— Job —
Extract the data exactly, missing nothing.

— Source data —
════════════════════

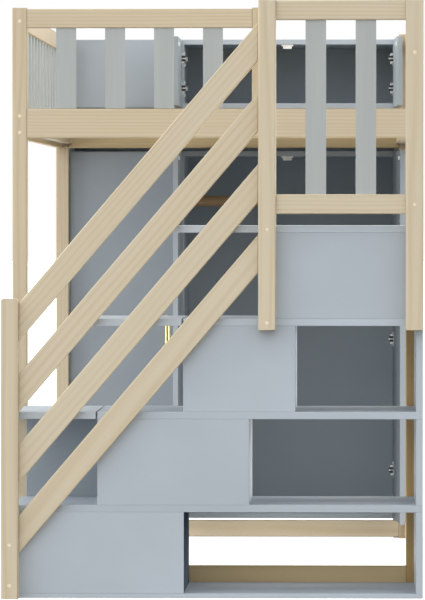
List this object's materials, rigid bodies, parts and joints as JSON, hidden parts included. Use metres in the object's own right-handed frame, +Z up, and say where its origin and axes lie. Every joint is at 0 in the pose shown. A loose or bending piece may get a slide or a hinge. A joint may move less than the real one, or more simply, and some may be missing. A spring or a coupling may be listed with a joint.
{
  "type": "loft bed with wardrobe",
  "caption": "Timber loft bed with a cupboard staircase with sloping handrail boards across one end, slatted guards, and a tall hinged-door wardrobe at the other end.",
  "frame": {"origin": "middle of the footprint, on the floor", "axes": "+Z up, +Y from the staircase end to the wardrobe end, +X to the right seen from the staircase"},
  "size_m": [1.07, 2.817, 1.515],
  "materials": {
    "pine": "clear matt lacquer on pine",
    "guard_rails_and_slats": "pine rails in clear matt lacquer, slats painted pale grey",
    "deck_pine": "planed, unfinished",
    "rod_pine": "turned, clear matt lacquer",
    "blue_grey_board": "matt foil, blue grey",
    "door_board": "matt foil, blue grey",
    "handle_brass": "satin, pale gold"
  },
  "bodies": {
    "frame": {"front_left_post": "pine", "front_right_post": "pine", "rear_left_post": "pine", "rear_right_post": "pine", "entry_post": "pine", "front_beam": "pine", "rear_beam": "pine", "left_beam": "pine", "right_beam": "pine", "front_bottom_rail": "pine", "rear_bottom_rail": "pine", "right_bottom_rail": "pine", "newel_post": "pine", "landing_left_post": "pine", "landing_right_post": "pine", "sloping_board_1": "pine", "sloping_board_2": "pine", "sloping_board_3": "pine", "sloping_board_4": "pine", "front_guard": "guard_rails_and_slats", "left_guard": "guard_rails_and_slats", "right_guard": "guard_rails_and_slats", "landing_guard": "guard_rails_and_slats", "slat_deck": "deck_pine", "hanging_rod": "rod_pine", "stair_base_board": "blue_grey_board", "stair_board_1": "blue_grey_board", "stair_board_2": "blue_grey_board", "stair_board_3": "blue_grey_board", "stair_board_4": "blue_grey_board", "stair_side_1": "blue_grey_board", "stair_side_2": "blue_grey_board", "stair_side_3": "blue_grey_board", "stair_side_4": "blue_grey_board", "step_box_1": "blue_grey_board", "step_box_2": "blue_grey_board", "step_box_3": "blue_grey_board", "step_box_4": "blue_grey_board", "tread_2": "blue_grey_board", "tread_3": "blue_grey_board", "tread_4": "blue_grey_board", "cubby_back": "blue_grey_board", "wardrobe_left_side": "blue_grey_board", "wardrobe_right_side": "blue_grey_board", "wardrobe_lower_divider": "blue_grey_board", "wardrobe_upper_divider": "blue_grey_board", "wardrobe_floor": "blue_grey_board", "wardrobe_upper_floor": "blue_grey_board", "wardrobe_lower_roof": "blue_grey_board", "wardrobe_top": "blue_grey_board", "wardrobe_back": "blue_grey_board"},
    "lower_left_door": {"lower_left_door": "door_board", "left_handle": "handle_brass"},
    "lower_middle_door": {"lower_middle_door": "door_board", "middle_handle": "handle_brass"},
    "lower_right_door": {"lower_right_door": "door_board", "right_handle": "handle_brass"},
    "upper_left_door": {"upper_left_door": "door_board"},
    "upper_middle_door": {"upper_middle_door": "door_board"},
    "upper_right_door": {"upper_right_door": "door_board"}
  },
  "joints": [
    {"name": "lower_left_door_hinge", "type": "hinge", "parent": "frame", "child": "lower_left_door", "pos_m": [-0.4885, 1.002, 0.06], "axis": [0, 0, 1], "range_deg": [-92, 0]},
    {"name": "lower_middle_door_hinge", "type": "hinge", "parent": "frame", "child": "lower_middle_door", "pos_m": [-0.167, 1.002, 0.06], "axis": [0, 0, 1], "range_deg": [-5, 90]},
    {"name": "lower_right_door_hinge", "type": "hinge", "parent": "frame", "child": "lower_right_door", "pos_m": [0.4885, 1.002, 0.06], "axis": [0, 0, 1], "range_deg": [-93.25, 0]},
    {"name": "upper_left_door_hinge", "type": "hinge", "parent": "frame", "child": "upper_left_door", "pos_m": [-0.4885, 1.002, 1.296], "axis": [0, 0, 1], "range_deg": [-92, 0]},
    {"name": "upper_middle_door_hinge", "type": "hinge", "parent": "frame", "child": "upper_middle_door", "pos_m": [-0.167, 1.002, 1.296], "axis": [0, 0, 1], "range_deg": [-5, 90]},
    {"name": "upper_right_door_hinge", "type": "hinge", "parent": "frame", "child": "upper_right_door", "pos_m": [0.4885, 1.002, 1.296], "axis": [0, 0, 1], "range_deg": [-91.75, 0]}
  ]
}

════════════════════

— Worked solution —
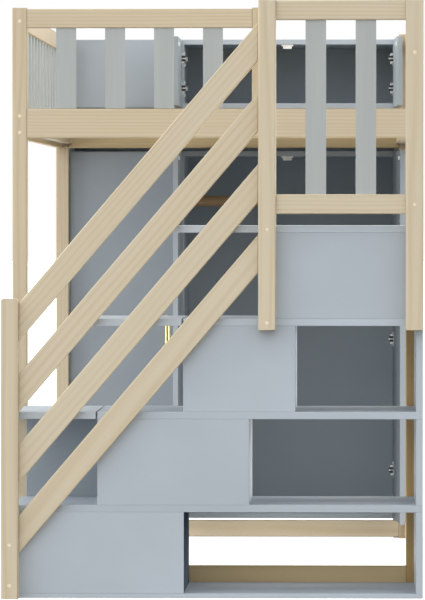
List this object's materials, rigid bodies, parts and joints as JSON, hidden parts included. Use metres in the object's own right-handed frame, +Z up, and say where its origin and axes lie. Every joint is at 0 in the pose shown. A loose or bending piece may get a slide or a hinge. A joint may move less than the real one, or more simply, and some may be missing. A spring or a coupling may be listed with a joint.
{
  "type": "loft bed with wardrobe",
  "caption": "Timber loft bed with a cupboard staircase with sloping handrail boards across one end, slatted guards, and a tall hinged-door wardrobe at the other end.",
  "frame": {"origin": "middle of the footprint, on the floor", "axes": "+Z up, +Y from the staircase end to the wardrobe end, +X to the right seen from the staircase"},
  "size_m": [1.07, 2.817, 1.515],
  "materials": {
    "pine": "clear matt lacquer on pine",
    "guard_rails_and_slats": "pine rails in clear matt lacquer, slats painted pale grey",
    "deck_pine": "planed, unfinished",
    "rod_pine": "turned, clear matt lacquer",
    "blue_grey_board": "matt foil, blue grey",
    "door_board": "matt foil, blue grey",
    "handle_brass": "satin, pale gold"
  },
  "bodies": {
    "frame": {"front_left_post": "pine", "front_right_post": "pine", "rear_left_post": "pine", "rear_right_post": "pine", "entry_post": "pine", "front_beam": "pine", "rear_beam": "pine", "left_beam": "pine", "right_beam": "pine", "front_bottom_rail": "pine", "rear_bottom_rail": "pine", "right_bottom_rail": "pine", "newel_post": "pine", "landing_left_post": "pine", "landing_right_post": "pine", "sloping_board_1": "pine", "sloping_board_2": "pine", "sloping_board_3": "pine", "sloping_board_4": "pine", "front_guard": "guard_rails_and_slats", "left_guard": "guard_rails_and_slats", "right_guard": "guard_rails_and_slats", "landing_guard": "guard_rails_and_slats", "slat_deck": "deck_pine", "hanging_rod": "rod_pine", "stair_base_board": "blue_grey_board", "stair_board_1": "blue_grey_board", "stair_board_2": "blue_grey_board", "stair_board_3": "blue_grey_board", "stair_board_4": "blue_grey_board", "stair_side_1": "blue_grey_board", "stair_side_2": "blue_grey_board", "stair_side_3": "blue_grey_board", "stair_side_4": "blue_grey_board", "step_box_1": "blue_grey_board", "step_box_2": "blue_grey_board", "step_box_3": "blue_grey_board", "step_box_4": "blue_grey_board", "tread_2": "blue_grey_board", "tread_3": "blue_grey_board", "tread_4": "blue_grey_board", "cubby_back": "blue_grey_board", "wardrobe_left_side": "blue_grey_board", "wardrobe_right_side": "blue_grey_board", "wardrobe_lower_divider": "blue_grey_board", "wardrobe_upper_divider": "blue_grey_board", "wardrobe_floor": "blue_grey_board", "wardrobe_upper_floor": "blue_grey_board", "wardrobe_lower_roof": "blue_grey_board", "wardrobe_top": "blue_grey_board", "wardrobe_back": "blue_grey_board"},
    "lower_left_door": {"lower_left_door": "door_board", "left_handle": "handle_brass"},
    "lower_middle_door": {"lower_middle_door": "door_board", "middle_handle": "handle_brass"},
    "lower_right_door": {"lower_right_door": "door_board", "right_handle": "handle_brass"},
    "upper_left_door": {"upper_left_door": "door_board"},
    "upper_middle_door": {"upper_middle_door": "door_board"},
    "upper_right_door": {"upper_right_door": "door_board"}
  },
  "joints": [
    {"name": "lower_left_door_hinge", "type": "hinge", "parent": "frame", "child": "lower_left_door", "pos_m": [-0.4885, 1.002, 0.06], "axis": [0, 0, 1], "range_deg": [-92, 0]},
    {"name": "lower_middle_door_hinge", "type": "hinge", "parent": "frame", "child": "lower_middle_door", "pos_m": [-0.167, 1.002, 0.06], "axis": [0, 0, 1], "range_deg": [-5, 90]},
    {"name": "lower_right_door_hinge", "type": "hinge", "parent": "frame", "child": "lower_right_door", "pos_m": [0.4885, 1.002, 0.06], "axis": [0, 0, 1], "range_deg": [-93.25, 0]},
    {"name": "upper_left_door_hinge", "type": "hinge", "parent": "frame", "child": "upper_left_door", "pos_m": [-0.4885, 1.002, 1.296], "axis": [0, 0, 1], "range_deg": [-92, 0]},
    {"name": "upper_middle_door_hinge", "type": "hinge", "parent": "frame", "child": "upper_middle_door", "pos_m": [-0.167, 1.002, 1.296], "axis": [0, 0, 1], "range_deg": [-5, 90]},
    {"name": "upper_right_door_hinge", "type": "hinge", "parent": "frame", "child": "upper_right_door", "pos_m": [0.4885, 1.002, 1.296], "axis": [0, 0, 1], "range_deg": [-91.75, 0]}
  ]
}